--- DATA EXCERPTS ---

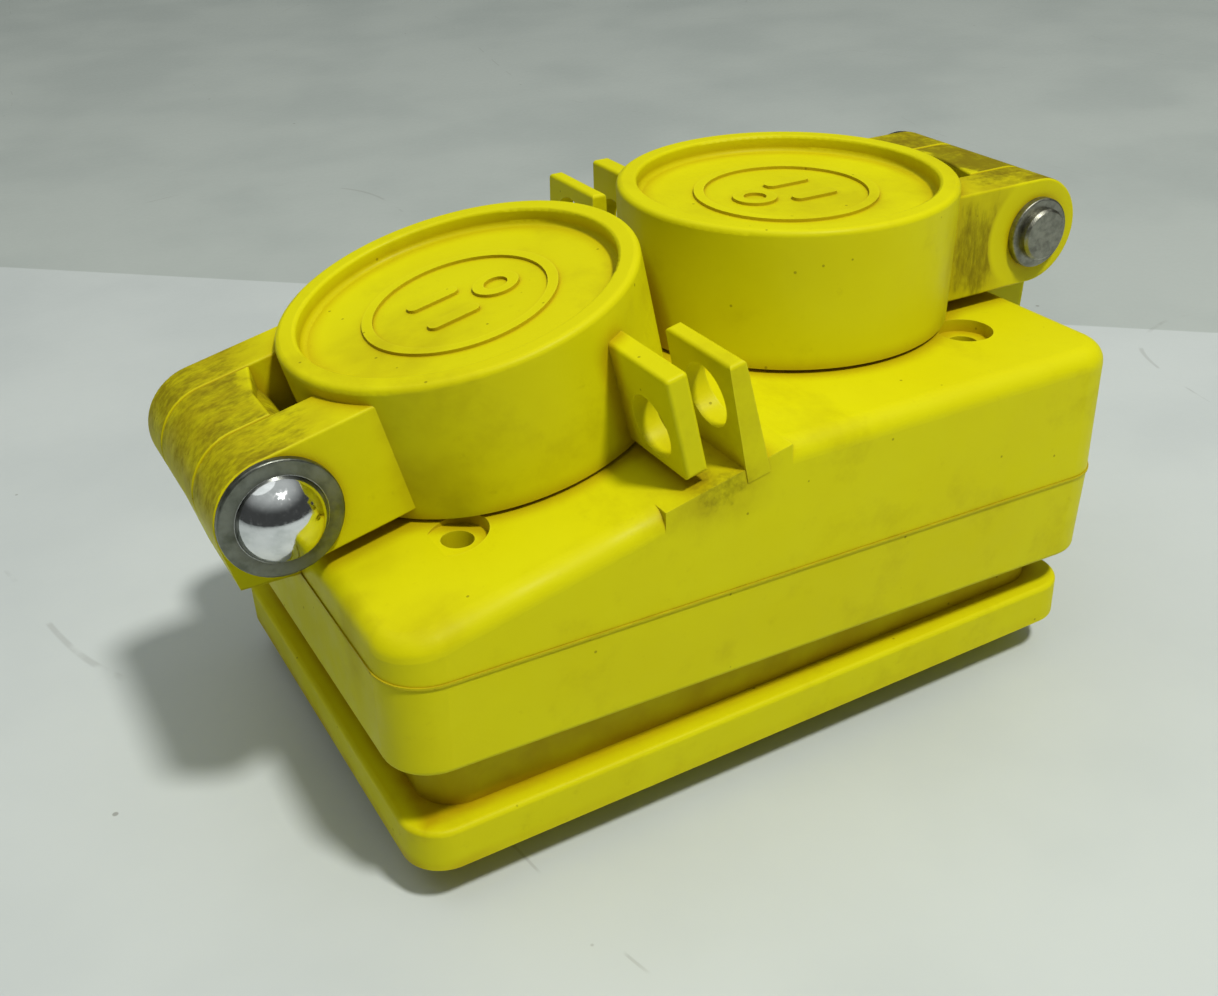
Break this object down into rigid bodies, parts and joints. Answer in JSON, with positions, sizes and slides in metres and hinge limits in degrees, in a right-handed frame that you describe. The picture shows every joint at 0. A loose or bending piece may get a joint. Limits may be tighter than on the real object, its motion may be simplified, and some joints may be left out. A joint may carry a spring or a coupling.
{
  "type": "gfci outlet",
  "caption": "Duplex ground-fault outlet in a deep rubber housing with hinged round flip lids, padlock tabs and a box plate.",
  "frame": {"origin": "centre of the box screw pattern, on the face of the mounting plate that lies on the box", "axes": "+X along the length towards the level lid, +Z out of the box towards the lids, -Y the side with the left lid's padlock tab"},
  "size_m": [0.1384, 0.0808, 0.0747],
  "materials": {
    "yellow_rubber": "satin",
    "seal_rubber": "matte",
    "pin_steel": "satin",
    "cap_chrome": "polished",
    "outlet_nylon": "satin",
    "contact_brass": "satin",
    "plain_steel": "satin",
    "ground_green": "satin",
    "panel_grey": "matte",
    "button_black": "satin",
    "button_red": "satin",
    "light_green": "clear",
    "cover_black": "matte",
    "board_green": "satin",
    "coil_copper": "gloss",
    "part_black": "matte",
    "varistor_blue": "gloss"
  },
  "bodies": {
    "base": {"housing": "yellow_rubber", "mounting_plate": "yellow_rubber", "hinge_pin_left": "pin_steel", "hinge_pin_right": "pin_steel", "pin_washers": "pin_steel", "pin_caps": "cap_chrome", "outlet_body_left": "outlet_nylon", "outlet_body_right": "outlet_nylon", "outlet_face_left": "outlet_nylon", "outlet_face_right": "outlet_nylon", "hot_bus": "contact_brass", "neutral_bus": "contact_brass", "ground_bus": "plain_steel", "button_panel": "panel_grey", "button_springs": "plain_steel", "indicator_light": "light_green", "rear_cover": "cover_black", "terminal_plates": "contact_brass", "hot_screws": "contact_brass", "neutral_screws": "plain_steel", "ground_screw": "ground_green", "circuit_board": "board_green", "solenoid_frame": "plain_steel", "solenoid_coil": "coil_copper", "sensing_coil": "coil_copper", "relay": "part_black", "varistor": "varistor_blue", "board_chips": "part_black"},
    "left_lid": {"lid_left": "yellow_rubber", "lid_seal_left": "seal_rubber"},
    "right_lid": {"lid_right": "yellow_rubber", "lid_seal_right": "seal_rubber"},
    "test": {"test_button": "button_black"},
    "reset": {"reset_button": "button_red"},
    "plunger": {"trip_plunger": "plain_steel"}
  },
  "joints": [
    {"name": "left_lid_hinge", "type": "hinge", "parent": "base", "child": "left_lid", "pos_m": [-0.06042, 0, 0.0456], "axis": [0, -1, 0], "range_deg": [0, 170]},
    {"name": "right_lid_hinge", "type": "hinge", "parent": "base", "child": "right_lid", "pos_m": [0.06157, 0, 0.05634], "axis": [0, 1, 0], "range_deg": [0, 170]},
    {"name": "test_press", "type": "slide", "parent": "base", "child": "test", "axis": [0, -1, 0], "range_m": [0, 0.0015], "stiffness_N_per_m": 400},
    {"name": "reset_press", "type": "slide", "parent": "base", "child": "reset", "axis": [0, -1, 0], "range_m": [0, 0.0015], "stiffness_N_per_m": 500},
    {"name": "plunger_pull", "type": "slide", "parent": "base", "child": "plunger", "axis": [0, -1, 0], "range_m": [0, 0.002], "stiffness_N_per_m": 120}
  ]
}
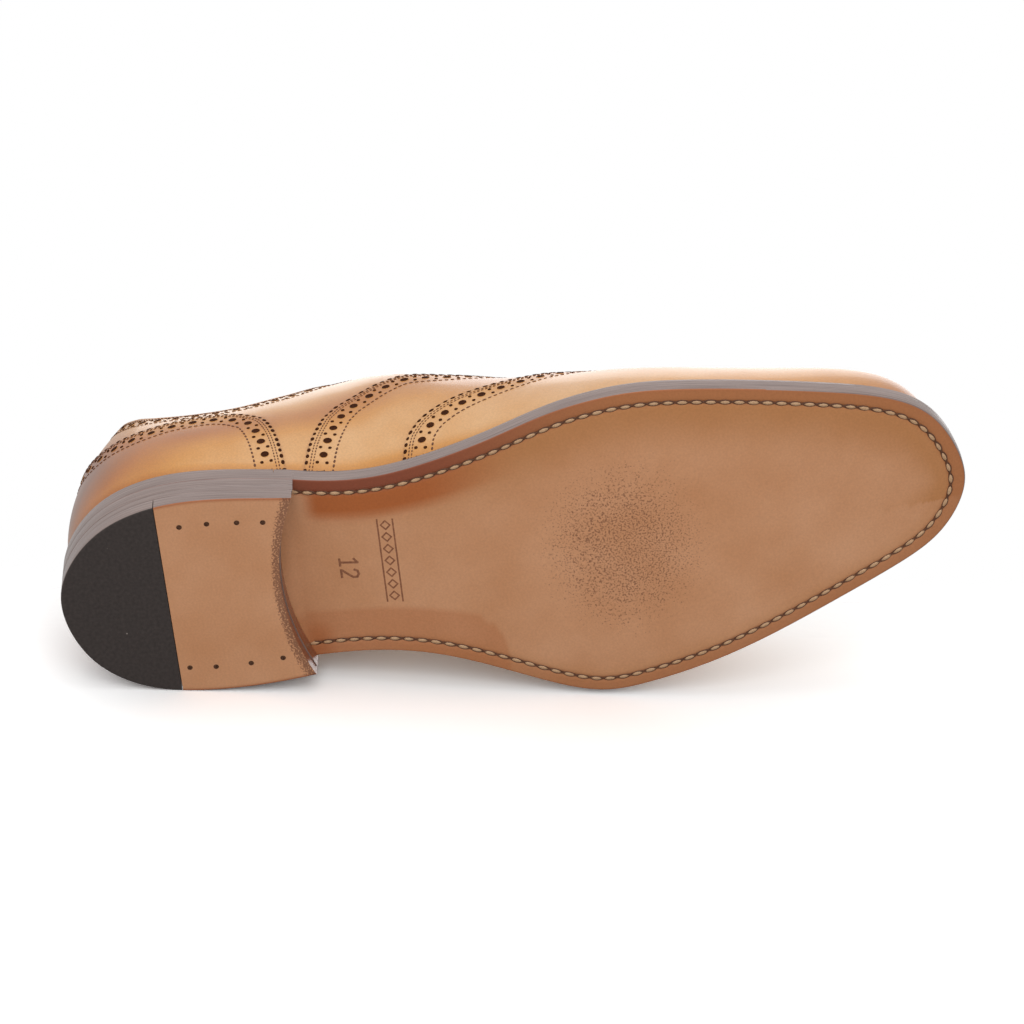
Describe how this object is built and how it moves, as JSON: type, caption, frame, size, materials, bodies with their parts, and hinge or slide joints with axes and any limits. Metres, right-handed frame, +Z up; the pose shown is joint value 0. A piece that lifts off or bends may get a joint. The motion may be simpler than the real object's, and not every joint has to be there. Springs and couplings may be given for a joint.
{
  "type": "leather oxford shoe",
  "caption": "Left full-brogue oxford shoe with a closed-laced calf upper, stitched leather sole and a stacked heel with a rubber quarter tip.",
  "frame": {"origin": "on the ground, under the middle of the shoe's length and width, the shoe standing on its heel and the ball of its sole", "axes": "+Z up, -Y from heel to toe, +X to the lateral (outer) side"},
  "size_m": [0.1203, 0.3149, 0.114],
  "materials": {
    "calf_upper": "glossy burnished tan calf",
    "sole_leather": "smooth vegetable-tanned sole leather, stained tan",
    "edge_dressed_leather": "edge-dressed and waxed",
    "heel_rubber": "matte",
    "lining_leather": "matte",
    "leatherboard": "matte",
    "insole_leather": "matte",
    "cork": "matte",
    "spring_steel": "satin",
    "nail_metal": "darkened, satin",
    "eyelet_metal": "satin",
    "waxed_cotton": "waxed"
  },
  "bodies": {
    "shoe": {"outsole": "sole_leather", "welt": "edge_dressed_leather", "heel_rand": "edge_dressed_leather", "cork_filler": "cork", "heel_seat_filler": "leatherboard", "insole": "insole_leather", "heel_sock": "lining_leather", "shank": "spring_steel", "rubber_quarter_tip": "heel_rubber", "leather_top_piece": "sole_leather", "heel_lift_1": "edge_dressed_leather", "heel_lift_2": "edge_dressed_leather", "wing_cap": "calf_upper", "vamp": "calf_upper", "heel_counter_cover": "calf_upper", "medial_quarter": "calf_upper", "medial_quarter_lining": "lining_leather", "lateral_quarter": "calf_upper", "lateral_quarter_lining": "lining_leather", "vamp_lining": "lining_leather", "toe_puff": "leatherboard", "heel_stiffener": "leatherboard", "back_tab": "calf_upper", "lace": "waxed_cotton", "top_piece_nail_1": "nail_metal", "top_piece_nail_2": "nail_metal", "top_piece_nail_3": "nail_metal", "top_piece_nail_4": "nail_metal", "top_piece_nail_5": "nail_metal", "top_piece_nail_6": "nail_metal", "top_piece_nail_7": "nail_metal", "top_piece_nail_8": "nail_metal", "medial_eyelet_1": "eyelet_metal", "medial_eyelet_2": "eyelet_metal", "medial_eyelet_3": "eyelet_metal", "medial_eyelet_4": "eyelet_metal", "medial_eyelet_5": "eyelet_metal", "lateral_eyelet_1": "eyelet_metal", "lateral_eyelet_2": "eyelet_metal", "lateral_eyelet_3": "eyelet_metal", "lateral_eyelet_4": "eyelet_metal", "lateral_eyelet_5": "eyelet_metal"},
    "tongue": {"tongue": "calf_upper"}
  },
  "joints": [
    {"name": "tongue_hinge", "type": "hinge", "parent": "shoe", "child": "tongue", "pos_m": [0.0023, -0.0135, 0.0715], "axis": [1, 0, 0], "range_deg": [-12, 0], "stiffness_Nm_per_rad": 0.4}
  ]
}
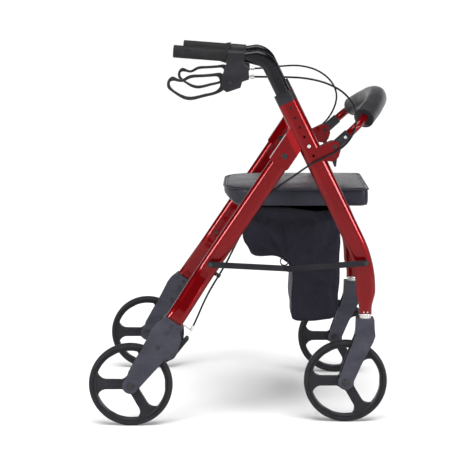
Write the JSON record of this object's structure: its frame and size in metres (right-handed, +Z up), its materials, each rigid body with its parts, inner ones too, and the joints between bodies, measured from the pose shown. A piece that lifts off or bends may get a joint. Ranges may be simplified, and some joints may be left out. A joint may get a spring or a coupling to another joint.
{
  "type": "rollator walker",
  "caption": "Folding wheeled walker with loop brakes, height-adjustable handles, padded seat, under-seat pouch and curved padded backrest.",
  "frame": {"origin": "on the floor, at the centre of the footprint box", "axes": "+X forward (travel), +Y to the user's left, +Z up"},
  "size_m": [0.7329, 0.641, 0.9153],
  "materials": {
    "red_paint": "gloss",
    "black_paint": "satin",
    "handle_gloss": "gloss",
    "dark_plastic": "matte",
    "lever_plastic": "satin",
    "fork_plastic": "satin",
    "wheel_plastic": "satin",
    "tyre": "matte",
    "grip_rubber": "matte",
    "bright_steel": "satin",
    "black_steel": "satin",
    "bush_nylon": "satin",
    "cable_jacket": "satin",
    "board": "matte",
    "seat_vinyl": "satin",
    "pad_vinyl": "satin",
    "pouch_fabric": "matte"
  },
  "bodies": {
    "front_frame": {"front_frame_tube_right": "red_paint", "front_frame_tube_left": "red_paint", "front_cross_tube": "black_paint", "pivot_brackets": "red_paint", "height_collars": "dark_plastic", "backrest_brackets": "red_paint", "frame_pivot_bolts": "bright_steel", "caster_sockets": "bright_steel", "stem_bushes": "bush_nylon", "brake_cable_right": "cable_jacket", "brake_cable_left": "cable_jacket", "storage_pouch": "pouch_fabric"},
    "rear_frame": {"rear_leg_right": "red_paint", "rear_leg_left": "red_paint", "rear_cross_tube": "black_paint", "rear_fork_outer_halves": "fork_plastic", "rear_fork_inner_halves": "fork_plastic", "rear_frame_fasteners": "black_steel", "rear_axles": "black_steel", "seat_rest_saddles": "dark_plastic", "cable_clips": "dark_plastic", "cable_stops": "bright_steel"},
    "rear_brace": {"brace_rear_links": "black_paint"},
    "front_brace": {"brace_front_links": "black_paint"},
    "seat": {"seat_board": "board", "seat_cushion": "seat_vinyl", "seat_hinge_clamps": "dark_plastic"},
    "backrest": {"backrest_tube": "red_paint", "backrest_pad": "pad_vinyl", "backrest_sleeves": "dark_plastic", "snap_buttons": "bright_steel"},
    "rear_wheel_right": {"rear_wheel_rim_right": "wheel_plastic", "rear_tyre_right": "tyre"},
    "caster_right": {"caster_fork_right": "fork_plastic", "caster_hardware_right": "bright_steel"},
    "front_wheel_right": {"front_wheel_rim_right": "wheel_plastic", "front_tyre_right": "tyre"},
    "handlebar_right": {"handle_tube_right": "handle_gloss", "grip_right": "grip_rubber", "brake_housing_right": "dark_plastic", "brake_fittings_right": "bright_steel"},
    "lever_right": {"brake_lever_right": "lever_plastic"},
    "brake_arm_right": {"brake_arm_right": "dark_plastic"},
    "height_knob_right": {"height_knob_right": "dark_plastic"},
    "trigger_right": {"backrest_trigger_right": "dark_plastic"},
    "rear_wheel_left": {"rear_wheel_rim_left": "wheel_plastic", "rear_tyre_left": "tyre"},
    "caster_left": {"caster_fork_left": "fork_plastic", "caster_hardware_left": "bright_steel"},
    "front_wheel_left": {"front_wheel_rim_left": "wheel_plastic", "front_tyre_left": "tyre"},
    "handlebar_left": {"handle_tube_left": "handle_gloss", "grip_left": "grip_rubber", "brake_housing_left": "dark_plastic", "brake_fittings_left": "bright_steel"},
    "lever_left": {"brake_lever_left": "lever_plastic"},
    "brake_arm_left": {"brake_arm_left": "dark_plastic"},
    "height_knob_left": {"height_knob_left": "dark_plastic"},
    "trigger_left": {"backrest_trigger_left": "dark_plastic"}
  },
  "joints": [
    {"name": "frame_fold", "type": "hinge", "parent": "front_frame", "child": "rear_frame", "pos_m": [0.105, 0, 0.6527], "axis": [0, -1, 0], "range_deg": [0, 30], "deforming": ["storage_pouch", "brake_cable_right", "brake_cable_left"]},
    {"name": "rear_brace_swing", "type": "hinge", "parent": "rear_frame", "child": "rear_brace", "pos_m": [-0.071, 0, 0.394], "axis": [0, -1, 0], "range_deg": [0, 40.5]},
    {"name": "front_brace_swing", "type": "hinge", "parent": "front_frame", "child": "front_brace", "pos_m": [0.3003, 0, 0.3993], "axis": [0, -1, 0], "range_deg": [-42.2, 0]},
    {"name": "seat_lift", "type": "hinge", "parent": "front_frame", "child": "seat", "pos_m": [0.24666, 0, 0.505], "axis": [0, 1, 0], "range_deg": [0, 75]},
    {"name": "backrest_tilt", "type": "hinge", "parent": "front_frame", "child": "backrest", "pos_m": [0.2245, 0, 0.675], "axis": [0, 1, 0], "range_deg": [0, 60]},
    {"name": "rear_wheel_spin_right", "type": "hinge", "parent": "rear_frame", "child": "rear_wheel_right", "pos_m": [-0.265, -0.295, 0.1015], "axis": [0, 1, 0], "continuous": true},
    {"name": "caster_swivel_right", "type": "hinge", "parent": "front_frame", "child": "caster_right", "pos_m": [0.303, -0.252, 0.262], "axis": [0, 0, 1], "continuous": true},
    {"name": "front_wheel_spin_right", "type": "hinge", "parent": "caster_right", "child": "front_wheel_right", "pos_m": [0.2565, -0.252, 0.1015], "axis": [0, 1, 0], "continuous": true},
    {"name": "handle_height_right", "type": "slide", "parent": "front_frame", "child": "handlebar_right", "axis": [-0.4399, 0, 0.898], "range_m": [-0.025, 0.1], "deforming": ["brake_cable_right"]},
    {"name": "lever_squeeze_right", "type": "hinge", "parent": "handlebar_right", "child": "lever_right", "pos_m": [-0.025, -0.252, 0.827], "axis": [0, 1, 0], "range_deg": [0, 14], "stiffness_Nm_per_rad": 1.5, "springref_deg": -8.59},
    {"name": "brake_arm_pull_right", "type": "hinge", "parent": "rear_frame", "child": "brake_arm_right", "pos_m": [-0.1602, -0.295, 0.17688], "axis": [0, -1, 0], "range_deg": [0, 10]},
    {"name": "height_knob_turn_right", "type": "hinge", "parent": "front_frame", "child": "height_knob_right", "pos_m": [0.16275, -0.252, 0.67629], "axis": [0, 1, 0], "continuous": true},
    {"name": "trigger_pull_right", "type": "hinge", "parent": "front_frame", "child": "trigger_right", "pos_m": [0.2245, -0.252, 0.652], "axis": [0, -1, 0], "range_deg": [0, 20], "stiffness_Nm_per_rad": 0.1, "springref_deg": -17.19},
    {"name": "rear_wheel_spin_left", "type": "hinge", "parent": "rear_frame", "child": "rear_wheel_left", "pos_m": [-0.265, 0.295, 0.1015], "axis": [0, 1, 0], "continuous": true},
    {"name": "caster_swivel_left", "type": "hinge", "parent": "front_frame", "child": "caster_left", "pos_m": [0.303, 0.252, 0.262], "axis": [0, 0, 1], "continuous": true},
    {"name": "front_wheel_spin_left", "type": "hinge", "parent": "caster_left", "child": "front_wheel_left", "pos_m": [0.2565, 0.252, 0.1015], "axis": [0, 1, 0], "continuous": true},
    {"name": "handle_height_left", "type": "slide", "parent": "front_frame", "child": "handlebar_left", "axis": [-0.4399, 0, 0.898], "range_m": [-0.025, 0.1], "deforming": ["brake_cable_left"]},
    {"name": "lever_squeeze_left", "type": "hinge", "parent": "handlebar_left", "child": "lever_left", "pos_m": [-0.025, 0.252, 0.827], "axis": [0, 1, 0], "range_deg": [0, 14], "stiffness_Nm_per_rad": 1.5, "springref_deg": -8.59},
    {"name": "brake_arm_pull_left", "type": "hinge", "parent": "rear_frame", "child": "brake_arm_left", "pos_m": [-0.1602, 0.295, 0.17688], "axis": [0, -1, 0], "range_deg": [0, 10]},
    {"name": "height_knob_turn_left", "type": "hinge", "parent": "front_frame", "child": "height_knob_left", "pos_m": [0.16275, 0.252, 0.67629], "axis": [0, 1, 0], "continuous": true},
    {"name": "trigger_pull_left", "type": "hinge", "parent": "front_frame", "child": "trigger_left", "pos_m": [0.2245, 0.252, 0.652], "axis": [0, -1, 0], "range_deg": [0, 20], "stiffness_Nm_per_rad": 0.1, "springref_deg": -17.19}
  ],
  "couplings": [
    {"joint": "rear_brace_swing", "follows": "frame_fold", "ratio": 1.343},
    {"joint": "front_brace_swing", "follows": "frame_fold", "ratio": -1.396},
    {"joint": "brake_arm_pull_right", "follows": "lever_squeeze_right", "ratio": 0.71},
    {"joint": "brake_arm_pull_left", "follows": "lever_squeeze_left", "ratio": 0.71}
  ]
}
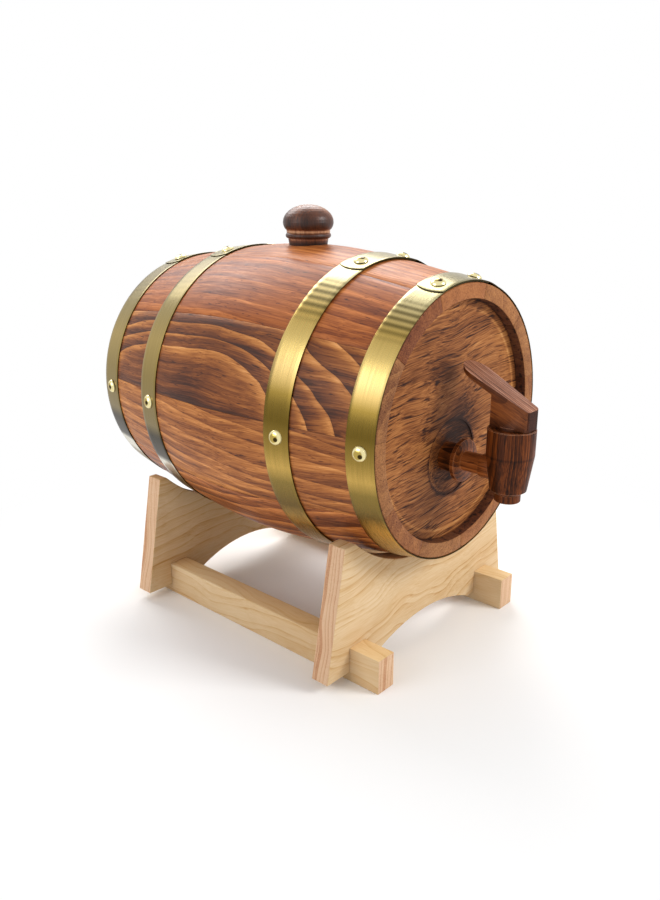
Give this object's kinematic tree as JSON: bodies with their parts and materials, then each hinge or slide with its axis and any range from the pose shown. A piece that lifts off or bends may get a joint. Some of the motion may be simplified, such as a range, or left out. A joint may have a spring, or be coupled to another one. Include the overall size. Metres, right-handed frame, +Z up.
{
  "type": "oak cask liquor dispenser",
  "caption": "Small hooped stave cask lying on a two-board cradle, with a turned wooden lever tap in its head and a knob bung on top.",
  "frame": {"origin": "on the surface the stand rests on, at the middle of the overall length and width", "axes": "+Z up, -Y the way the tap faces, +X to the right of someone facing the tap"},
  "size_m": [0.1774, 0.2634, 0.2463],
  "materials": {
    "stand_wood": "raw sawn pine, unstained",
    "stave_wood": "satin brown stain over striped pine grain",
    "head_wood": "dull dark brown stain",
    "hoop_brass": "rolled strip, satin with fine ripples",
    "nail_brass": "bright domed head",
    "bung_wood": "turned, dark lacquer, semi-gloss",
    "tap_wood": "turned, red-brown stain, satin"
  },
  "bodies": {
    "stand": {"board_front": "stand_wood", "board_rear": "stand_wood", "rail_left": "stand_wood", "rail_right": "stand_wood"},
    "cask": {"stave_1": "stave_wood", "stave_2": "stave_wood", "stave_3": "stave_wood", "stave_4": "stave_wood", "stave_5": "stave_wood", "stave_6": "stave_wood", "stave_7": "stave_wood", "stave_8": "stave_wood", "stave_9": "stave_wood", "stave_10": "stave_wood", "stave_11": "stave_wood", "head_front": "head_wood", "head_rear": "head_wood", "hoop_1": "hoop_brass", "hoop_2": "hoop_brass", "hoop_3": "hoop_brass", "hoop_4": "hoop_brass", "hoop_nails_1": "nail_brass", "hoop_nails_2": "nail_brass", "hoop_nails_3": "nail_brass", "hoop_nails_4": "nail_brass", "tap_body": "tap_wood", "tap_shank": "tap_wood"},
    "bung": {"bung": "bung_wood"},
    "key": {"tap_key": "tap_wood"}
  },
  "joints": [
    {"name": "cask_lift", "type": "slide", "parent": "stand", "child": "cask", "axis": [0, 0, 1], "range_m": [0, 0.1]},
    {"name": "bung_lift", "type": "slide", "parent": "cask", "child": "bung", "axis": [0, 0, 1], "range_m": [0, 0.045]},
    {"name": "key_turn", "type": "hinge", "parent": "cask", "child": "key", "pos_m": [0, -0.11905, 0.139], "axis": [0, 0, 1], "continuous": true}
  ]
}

---

**WORK TO DO**
Collect each line of the entries that has the word "from", copying it in full.

**WRITTEN RESPONSE**
  "frame": {"origin": "on the ground, under the middle of the shoe's length and width, the shoe standing on its heel and the ball of its sole", "axes": "+Z up, -Y from heel to toe, +X to the lateral (outer) side"},
Write the JSON record of this object's structure: its frame and size in metres (right-handed, +Z up), its materials, each rigid body with its parts, inner ones too, and the joints between bodies, measured from the pose shown. A piece that lifts off or bends may get a joint. Ranges may be simplified, and some joints may be left out. A joint may get a spring or a coupling to another joint.
Give this object's kinematic tree as JSON: bodies with their parts and materials, then each hinge or slide with its axis and any range from the pose shown. A piece that lifts off or bends may get a joint. Some of the motion may be simplified, such as a range, or left out. A joint may have a spring, or be coupled to another one. Include the overall size. Metres, right-handed frame, +Z up.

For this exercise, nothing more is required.